Scepticism around automation is damaging to the future of PPC, and unfortunately, those who can’t – or should I say won’t – adapt their ways of working to welcome automation, will be the ones who are left behind.

Tech adoption can help businesses keep up with competitors

Timing is everything when it comes to PPC – and is something that we’re constantly considering when strategising for client accounts.

Timing is just as important when it comes to the early adoption of automation techniques, as it can help you to keep up with or even outpace competitors who might not yet have explored the benefits of automation.

Understanding how different automation methods work for you will also give you the opportunity to discover what does and doesn’t work across different client accounts, or, if you work in-house, what works for your business.

After all, testing multiple ways of working – automated or not – is the best way to ensure that you’re implementing the most efficient and successful strategy on your accounts.

Using automation to your advantage

Automation can be a huge time-saver when carefully tested. The more things that marketers are able to automate, the more time can be saved and further spent analysing data that will inform future strategy.

Extra time accumulated as a result of newly automated processes also frees up time for things that automation isn’t yet able to do, such as analysing competitor websites, or continuing to build on client relationships.

Repetitive tasks, however, such as repeat ad campaigns, weekly reporting, and even budget allocation – automation is smart! – can be left to automated processes, which have collated more knowledge around what works, doesn’t work, and might work for our accounts than we could ever dream of holding in our human brains.

Getting sceptics on board

One of the biggest arguments against automation comes from a scepticism around how it can really help account performance – in some circumstances, its ability to make certain job roles redundant.

It’s important to look at automation as something that can help you, not hinder you, in order to appreciate and understand its value.

Not every automated bidding strategy will be right for your campaign, but, as previously mentioned, robust testing will help establish the optimum method for driving the results you desire. There’s no set way for a PPC campaign to be carried out, so making sure it works is essential to ensure continued success and efficiency throughout your management of the account.

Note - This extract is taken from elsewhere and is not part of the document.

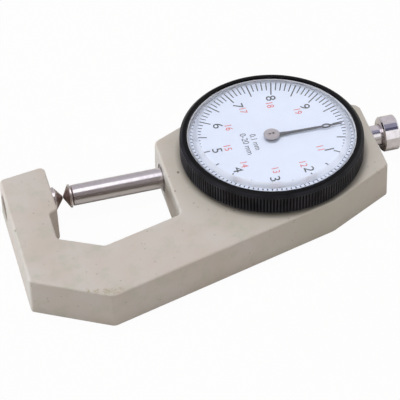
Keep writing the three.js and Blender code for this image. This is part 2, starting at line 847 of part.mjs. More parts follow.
function pointerNeedle() {
  const halfRoot = needleRootWidth / 2;
  const halfWaist = needleWaistWidth / 2;
  const halfTip = needleTipWidth / 2;
  const eyeStart = needleEyeReach - needleEyeLength / 2;
  const eyeSteps = 12;
  const eye = (length, width) => Array.from({ length: 2 * eyeSteps }, (unused, i) => {
    const angle = Math.PI * i / eyeSteps;
    const x = needleEyeReach + length / 2 * Math.cos(angle);
    return new THREE.Vector2(x, width / 2 * Math.sin(angle));
  });
  const blade = [
    [0, -halfRoot],
    [hubRadius, -halfRoot],
    [needleWaistReach, -halfWaist],
    [eyeStart + needleEyeWall, -halfTip],
    [eyeStart + needleEyeWall, halfTip],
    [needleWaistReach, halfWaist],
    [hubRadius, halfRoot],
    [0, halfRoot],
  ].map(([x, y]) => new THREE.Vector2(x, y));
  const point = [
    [needleEyeReach + needleEyeLength / 2 - needleEyeWall, -halfTip],
    [needleLength, -halfTip / 2],
    [needleLength, halfTip / 2],
    [needleEyeReach + needleEyeLength / 2 - needleEyeWall, halfTip],
  ].map(([x, y]) => new THREE.Vector2(x, y));
  const whole = join(
    slab(blade, needleBottom, needleTop),
    slab(point, needleBottom, needleTop),
    slab(eye(needleEyeLength, needleEyeWidth), needleBottom, needleTop),
    disc(hubRadius, needleBottom, needleTop, boreSegments),
  );
  const inside = eye(needleEyeLength - 2 * needleEyeWall, needleEyeWidth - 2 * needleEyeWall);
  const start = needleBottom - cutOverrun;
  const end = needleTop + cutOverrun;
  const bore = disc(journalRadius + fitGap, start, end, smallSegments);
  return cut(whole, slab(inside, start, end), bore);
}

function pointerHub() {
  return tube(journalRadius + fitGap, hubRadius, hubBottom, needleBottom - seatGap, boreSegments);
}

function pointerCap() {
  const bottom = needleTop + seatGap;
  const cap = turned([
    [0, hubTop + seatGap],
    [journalRadius + fitGap, hubTop + seatGap],
    [journalRadius + fitGap, bottom],
    [hubRadius, bottom],
    [hubRadius, hubTop],
    [capRadius, hubTop],
    [capRadius, capTop - capChamfer],
    [capRadius - capChamfer, capTop],
    [0, capTop],
  ], boreSegments);
  const holes = [-capHoleSpread, capHoleSpread].map((x) => {
    return discAt(x, 0, capHoleRadius, capTop - capHoleDepth, capTop + cutOverrun, screwSegments);
  });
  return cut(cap, ...holes);
}

// Bezel, dial and crystal

function bezelRing() {
  const skirtInner = collarRadius + airGap;
  const groove = snapRingMiddle + snapRingWidth / 2 + fitGap;
  const grooveHalf = snapRingThickness / 2 + fitGap;
  const wall = bezelRadius - knurlDepth;
  const shoulderRise = bezelTop - knurlTop;
  const profile = [
    [skirtInner, bezelBottom],
    [wall - knurlDepth, bezelBottom],
    [wall, knurlBottom - knurlDepth],
    [wall, knurlBottom + knurlDepth],
    [wall, knurlTop - knurlDepth],
    [bezelRadius, knurlTop],
    [bezelRadius - shoulderRise / 8, knurlTop + shoulderRise / 2],
    [bezelRadius - shoulderRise / 2, bezelTop - shoulderRise / 8],
    [bezelRadius - shoulderRise, bezelTop],
    [bezelInner + knurlDepth / 2, bezelTop],
    [bezelInner, bezelTop - knurlDepth / 2],
    [bezelInner, dialLedgeTop],
    [dialLedgeRadius, dialLedgeTop],
    [dialLedgeRadius, dialLedgeTop - dialLedgeThickness],
    [skirtInner, dialLedgeTop - dialLedgeThickness],
    [skirtInner, snapRingHeight + grooveHalf],
    [groove, snapRingHeight + grooveHalf],
    [groove, snapRingHeight - grooveHalf],
    [skirtInner, snapRingHeight - grooveHalf],
  ];
  const ridges = Array.from({ length: 2 * knurlCount }, (unused, i) => {
    const radius = i % 2 ? wall : bezelRadius;
    const angle = Math.PI * i / knurlCount;
    return new THREE.Vector2(radius * Math.cos(angle), radius * Math.sin(angle));
  });
  const band = new THREE.Shape(ridges);
  const bandInner = wall - knurlDepth;
  const inside = around(roundSegments, bandInner, 0).map(([x, y]) => new THREE.Vector2(x, -y));
  band.holes.push(new THREE.Path(inside));
  const knurl = new THREE.ExtrudeGeometry(band, { depth: knurlTop - knurlBottom, bevelEnabled: false });
  return join(turned(profile, roundSegments), mergeReady(knurl.translate(0, 0, knurlBottom)));
}

// ExtrudeGeometry has no index: gives it one, so that its corners can be merged.
function mergeReady(geometry) {
  geometry.deleteAttribute('normal');
  geometry.deleteAttribute('uv');
  return mergeVertices(geometry, 1e-5);
}

// A moulded cover: a flange and a bevel round a window that rises a little to its middle.
function crystal() {
  const inner = crystalRadius - crystalWall;
  const bottom = dialTop + seatGap;
  const dome = Array.from({ length: domeSteps + 1 }, (unused, i) => {
    const share = 1 - i / domeSteps;
    return [crystalDomeRadius * share, crystalTop + crystalDomeRise * (1 - share * share)];
  });
  const underside = dome.map(([radius, height]) => [radius, height - crystalThickness]);
  return turned([
    [inner, bottom],
    [crystalRadius, bottom],
    [crystalRadius, crystalRimTop],
    [crystalRimRadius, crystalRimTop],
    [crystalFlatRadius, crystalTop],
    ...dome,
    ...underside.reverse(),
    [inner, crystalTop - crystalThickness],
  ]);
}

function crystalGasket() {
  const middle = (crystalRadius + bezelInner) / 2;
  const half = gasketThickness / 2;
  return tube(middle - half, middle + half, dialTop + seatGap, bezelTop - gasketRecess);
}

function dialPlate() {
  return tube(dialHoleRadius, dialRadius, dialLedgeTop + seatGap, dialTop);
}

function bezelSnapRing() {
  const start = snapRingOpening / 2;
  const sweep = 2 * Math.PI - snapRingOpening;
  const steps = roundSegments - 4;
  const arc = (radius) => Array.from({ length: steps + 1 }, (unused, i) => {
    const angle = start + sweep * i / steps;
    return new THREE.Vector2(radius * Math.cos(angle), radius * Math.sin(angle));
  });
  const half = snapRingWidth / 2;
  const outline = [...arc(snapRingMiddle + half), ...arc(snapRingMiddle - half).reverse()];
  const halfHeight = snapRingThickness / 2;
  return slab(outline, snapRingHeight - halfHeight, snapRingHeight + halfHeight);
}

// Back cover

function backCover() {
  const cover = disc(coverRadius, 0, coverThickness);
  const holes = around(3, coverScrewReach, Math.PI / 2).flatMap(([x, y]) => [
    discAt(x, y, screwShank + fitGap, -cutOverrun, frameDepth, screwSegments),
    discAt(x, y, screwHead + fitGap, -cutOverrun, screwSunk + seatGap, screwSegments),
  ]);
  return cut(cover, ...holes);
}

const gauge = new THREE.Group();
const groups = {};

function add(body, name, geometry, material, place = [0, 0, 0], flipped = false) {
  if (!groups[body]) {
    groups[body] = new THREE.Group();
    gauge.add(groups[body]);
  }
  const mesh = new THREE.Mesh(geometry, material);
  mesh.name = name;
  mesh.position.set(...place);
  if (flipped) mesh.rotation.x = Math.PI;
  groups[body].add(mesh);
}

function addFrame() {
  add('frame', 'frame_casting', frameCasting(), paint);
  add('frame', 'anvil', anvil(), darkSteel);
  add('frame', 'front_spindle_bush', frontBush(), steel);
  add('frame', 'rear_spindle_bush', rearBush(), steel);
  add('frame', 'back_cover', backCover(), paint);
  around(3, coverScrewReach, Math.PI / 2).forEach(([x, y], i) => {
    const place = [x, y, screwSunk];
    add('frame', `back_cover_screw_${i + 1}`, slottedScrew(screwBite), steel, place, true);
  });
}

function addMovement() {
  add('frame', 'movement_plate', movementPlate(), brass);
  around(3, castPillarReach, Math.PI / 2).forEach(([x, y], i) => {
    const place = [x, y, plateTop + seatGap];
    add('frame', `movement_plate_screw_${i + 1}`, slottedScrew(plateScrewLength()), steel, place);
  });
  add('frame', 'guide_rail', guideRail(), steel);
  railScrewPlaces().forEach(([x, y], i) => {
    const place = [x, y, plateTop + seatGap];
    add('frame', `guide_rail_screw_${i + 1}`, slottedScrew(plateThickness + railThickness), steel, place);
  });
  add('frame', 'spring_post', springPost(), steel);
  add('frame', 'return_spring', mergeReady(returnSpring()), steel);
  add('frame', 'lower_bridge', lowerBridge(), brass);
  bridgePlaces().forEach((place, i) => {
    const side = ['left', 'right'][i];
    const seat = [...place, bridgeBottom + screwSunk];
    add('frame', `bridge_pillar_${side}`, bridgePillar(place), brass);
    add('frame', `bridge_screw_${side}`, slottedScrew(screwBite), steel, seat, true);
  });
  add('frame', 'lower_pivot_bearing', pivotBearing(bridgeBottom, bridgeTop, pivotRadius + runGap), brass);
  add('frame', 'upper_pivot_bearing', pivotBearing(plateBottom, plateTop, journalRadius + runGap), brass);
  add('frame', 'hairspring_stud', hairspringStud(), brass);
  add('frame', 'hairspring', hairspring(), steel);
  add('frame', 'bezel_snap_ring', bezelSnapRing(), steel);
}

function addSpindle() {
  add('spindle', 'spindle_rod', spindleRod(), steel);
  add('spindle', 'contact_tip', contactTip(), darkSteel);
  add('spindle', 'guide_pin', guidePin(), steel);
  add('spindle', 'pull_knob', pullKnob(), chrome);
}

function addPointer() {
  add('pointer', 'pinion_arbor', pinionArbor(), steel);
  add('pointer', 'hairspring_collet', hairspringCollet(), brass);
  add('pointer', 'pointer_hub', pointerHub(), needleGrey);
  add('pointer', 'pointer_needle', pointerNeedle(), needleGrey);
  add('pointer', 'pointer_cap', pointerCap(), capGrey);
}

function addBezel() {
  add('bezel', 'bezel_ring', bezelRing(), blackAnodised);
  add('bezel', 'dial_plate', dialPlate(), dialWhite);
  add('bezel', 'crystal', crystal(), clearAcrylic);
  add('bezel', 'crystal_gasket', crystalGasket(), gasketTan);
}

addFrame();
addMovement();
addSpindle();
addPointer();
addBezel();

export default gauge;
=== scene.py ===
"""The looks of a dial thickness gauge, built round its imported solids.

Shapes are modelled in millimetres in the part's own frame, and scaled to metres when a piece is made.
"""

import json
import math

import bmesh
import bpy
from mathutils import Matrix, Vector


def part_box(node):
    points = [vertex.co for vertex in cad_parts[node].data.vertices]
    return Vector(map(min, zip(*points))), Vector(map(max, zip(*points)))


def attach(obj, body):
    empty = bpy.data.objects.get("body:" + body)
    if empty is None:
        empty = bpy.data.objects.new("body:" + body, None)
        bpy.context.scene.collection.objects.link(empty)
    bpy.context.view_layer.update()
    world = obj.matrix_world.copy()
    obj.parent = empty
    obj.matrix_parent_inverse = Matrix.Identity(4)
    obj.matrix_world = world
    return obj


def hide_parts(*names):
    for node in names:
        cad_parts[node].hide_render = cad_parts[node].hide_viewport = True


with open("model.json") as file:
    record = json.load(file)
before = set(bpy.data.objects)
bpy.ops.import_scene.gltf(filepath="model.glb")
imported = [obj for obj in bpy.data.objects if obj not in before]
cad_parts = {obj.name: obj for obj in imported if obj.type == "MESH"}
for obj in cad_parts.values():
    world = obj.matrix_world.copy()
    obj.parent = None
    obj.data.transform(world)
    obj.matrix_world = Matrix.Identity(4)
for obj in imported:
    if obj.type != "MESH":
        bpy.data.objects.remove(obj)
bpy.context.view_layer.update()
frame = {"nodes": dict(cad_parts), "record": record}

MM = 0.001

# Camera: its direction from the object, what it looks at, how far off it stands and its lens
CAMERA_AZIMUTH = math.radians(-14.08)
CAMERA_ELEVATION = math.radians(43.8)
CAMERA_ROLL = math.radians(-1.47)
CAMERA_TARGET = (-19.155, -6.48, 5.0)
CAMERA_DISTANCE = 508.2
CAMERA_LENS = 197.66
CAMERA_SENSOR = 36

# Studio
FLOOR_REACH = 4000
FLOOR_HEIGHT = -0.02
FLOOR_SEEN_WHITE = 0.965
WORLD_LIGHT = 0.58
OVERHEAD_HEIGHT = 300

# Facets of the round pieces
ROUND = 240
BORE = 96
SMALL = 48
HOLE = 24
ARC_STEP = math.radians(5)

# A profile's point nearer to the axis than this lies on it
ON_AXIS = 1e-6

# Casting
FRAME_DEPTH = 9.7
DRAFT = 0.15
FRONT_ROUND = 0.6
BACK_ROUND = 0.3
ARM_FOOT = 25.85
ARM_WIDTH = 9.2
ARM_TIP_RISE = 8.4
HEAD_WIDTH = 11.25
HEAD_RISE = 10.2
HEAD_FOOT = 4.75
HEAD_STEP = 1.1
ELBOW_REACH = 46.45
ELBOW_DROP = 35.35
BEND_REACH = 9.1
BEND_DROP = 20.2
BODY_LEFT = 25.85
RIGHT_CORNER_DROP = 11.75
RIGHT_SHOULDER = 9.95
LEFT_SHOULDER = 11.05
BACK_RISE = 23.4
THROAT_FOOT = 14.05
THROAT_ELBOW_REACH = 44.6
THROAT_DEPTH = 19.1
POCKET_FLOOR = 2.2
POCKET_WALL = 1.4
PILLAR_RADIUS = 2.3
POST_RADIUS = 0.7
COVER_LEDGE = 2.9
SNAP_GROOVE = 0.37
ANVIL_MOUTH_RADIUS = 3.1
ANVIL_MOUTH_DEPTH = 2.4
ANVIL_SHANK_RADIUS = 2.08

# How far a cutter runs past what it cuts, and the gaps between pieces
OVERRUN = 1
GAP = 0.12
BUSH_GAP = 0.03
BUSH_PLAY = 0.06
RACK_PLAY = 0.03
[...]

Automation products, services and methods are constantly – along with the technologies we use on a daily basis – improving and advancing. Taking this into consideration, re-trialling previously tested methods that might not have worked in the past could prove to now be more sophisticated and better suited to your needs.

We need to embrace automation, because frankly, those who don’t will be left behind – and the technologies behind automation will only get bigger and better, making it harder for those rejecting automated processes to integrate such methods into their campaigns.

Those who are fixed in their ways of working are not truly adding value to their clients’ business; they’re regurgitating old methods which are becoming obsolete. Those utilising automation, however, are giving themselves more time to focus on the bigger picture and a client’s wider goals, while simultaneously using smarter technologies to propel performance to the next level.

 

We’re only touching the surface when it comes to the benefits that automation could bring to marketers. There’s plenty of ways that, in retrospect, it’s already helping us to provide clients with reports, estimations and forecasts.

By working with, not against, automation, marketers can experience the ways that it can positively enhance the work that they’re already doing, giving both themselves and their clients more ways to measure how they can be more successful in their campaigns.